Why?  Because a guy is going to give a talk to a bunch of physicists about... well, let me just let you read the abstract:
Analysis of recent Mars isotopic, gamma ray, and imaging data supports the hypothesis that perhaps two immense thermonuclear explosions occurred on Mars in the distant past and these explosions were targeted on sites of previously reported artifacts. Analysis rules out large unstable "natural nuclear reactors'' [1], instead, data is consistent with mixed fusion-fission explosions [2]. Imagery at the radioactive centers of the explosions shows no craters, consistent with "airbursts.'' Explosions appear correlated with the sites of reported artifacts at Cydonia Mensa and Galaxias Chaos [3], Analysis of new images from Odyssey, MRO and Mars Express orbiters now show strong evidence of eroded archeological objects at these sites. Taken together, the data requires that the hypothesis of Mars as the site of an ancient planetary nuclear massacre, must now be considered. Fermi's Paradox, the unexpected silence of the stars, may be solved at Mars. Providentially, we are forewarned of this possible aspect of the cosmos. The author therefore advocates that a human mission to Mars is mounted immediately to maximize knowledge of what occurred.\\[4pt] [1] J. E. Brandenburg ``Evidence for a large Natural, Paleo- Nuclear Reactor on Mars'' 42$^{nd}$ LPSC (2011).\\[0pt] [2] J.E. Brandenburg, "Anomalous Nuclear Events on Mars in the Past'', Mars Society Meeting (2014)\\[0pt] [3] J.E. Brandenburg, Vincent DiPietro, and Gregory Molenaar, (1991) "The Cydonian Hypothesis'' Jou. of Sci.
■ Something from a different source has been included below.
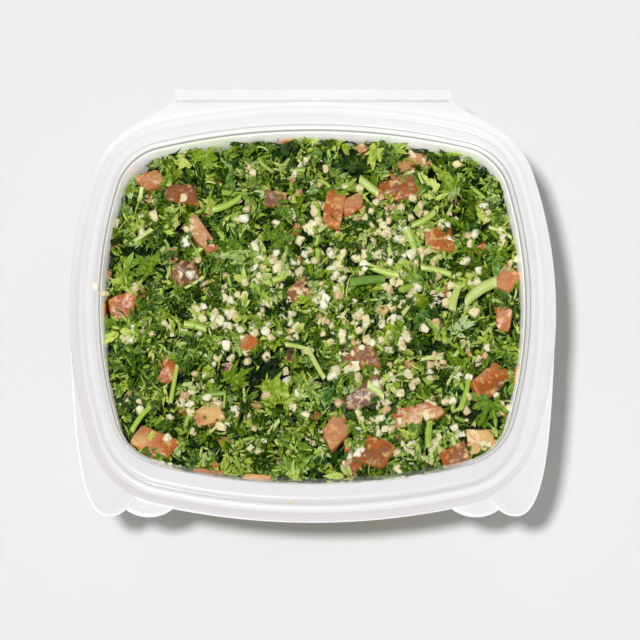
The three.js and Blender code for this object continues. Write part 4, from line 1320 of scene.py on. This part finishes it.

Exp., 5, 1, p1-25.
Yup.  This guy is saying that there used to be civilizations on Mars, but they were wiped out by a nuclear attack.

[image courtesy of the Wikimedia Commons]

The speaker, John Brandenburg, isn't just some kind of crank, however his theory might suggest that he has a screw loose.  He is a plasma physicist with a Ph.D. from UC-Davis, and apparently prior to this has had a rather distinguished career in research.  How he got off in this direction is a matter of speculation, but what's clear is that he's entirely serious.

His, um, "research" was the subject of a story in Vice last week, and the author, Jason Koebler, was treated to a preprint version of Brandenburg's paper, which concludes thusly:
It is possible the Fermi Paradox means that our interstellar neighborhood contains forces hostile to young, noisy, civilizations such as ourselves," he added. "Such hostile forces could range from things as alien as AI (Artificial Intelligence) ‘with a grudge’ against flesh and blood, as in the movie Terminator, all the way to things as sadly familiar to us as a mindless humanoid bureaucrat like Governor Tarkin in Star Wars, eager to destroy planet Alderaan as an example to other worlds.
Yes, Brandenburg did just end an academic paper with a conclusion that cited as evidence not one, but two, science fiction movies.

Of course, NASA and associated scientific researchers think this whole thing is nonsense.  The alleged "archaeological objects" are natural geological features, not the ruins of buildings.  There is no evidence whatsoever of intelligent life ever having existed on Mars, as cool as that would be.

But of course, the conspiracy theorists beg to differ.  They just love the fact that an actual scientist is proposing all of this.  Partly it's because they automatically approve of anyone who is seen as an iconoclast; and partly it's because before you can get your Conspiracy Theorists' Society membership card, you have to sign a pledge to disbelieve everything that NASA says.  So Brandenburg has scored a twofer, here, and it's no wonder that he's the new hero of the conspiracy world.  You should go to Koebler's article (linked above), because he has actual excerpts from various conspiracy websites that have to be read to be believed, and about which I will only say the following: 1) NASA has, as its primary function, protecting us from alien nuclear bombs from space; and 2) the movie Stargate was not fiction.

So there you have it.  A man who is apparently a loon giving a talk at an actual convention of scientists.  I would love to be there to see their reaction.  I wonder if it's considered impolite to burst into guffaws at an academic talk?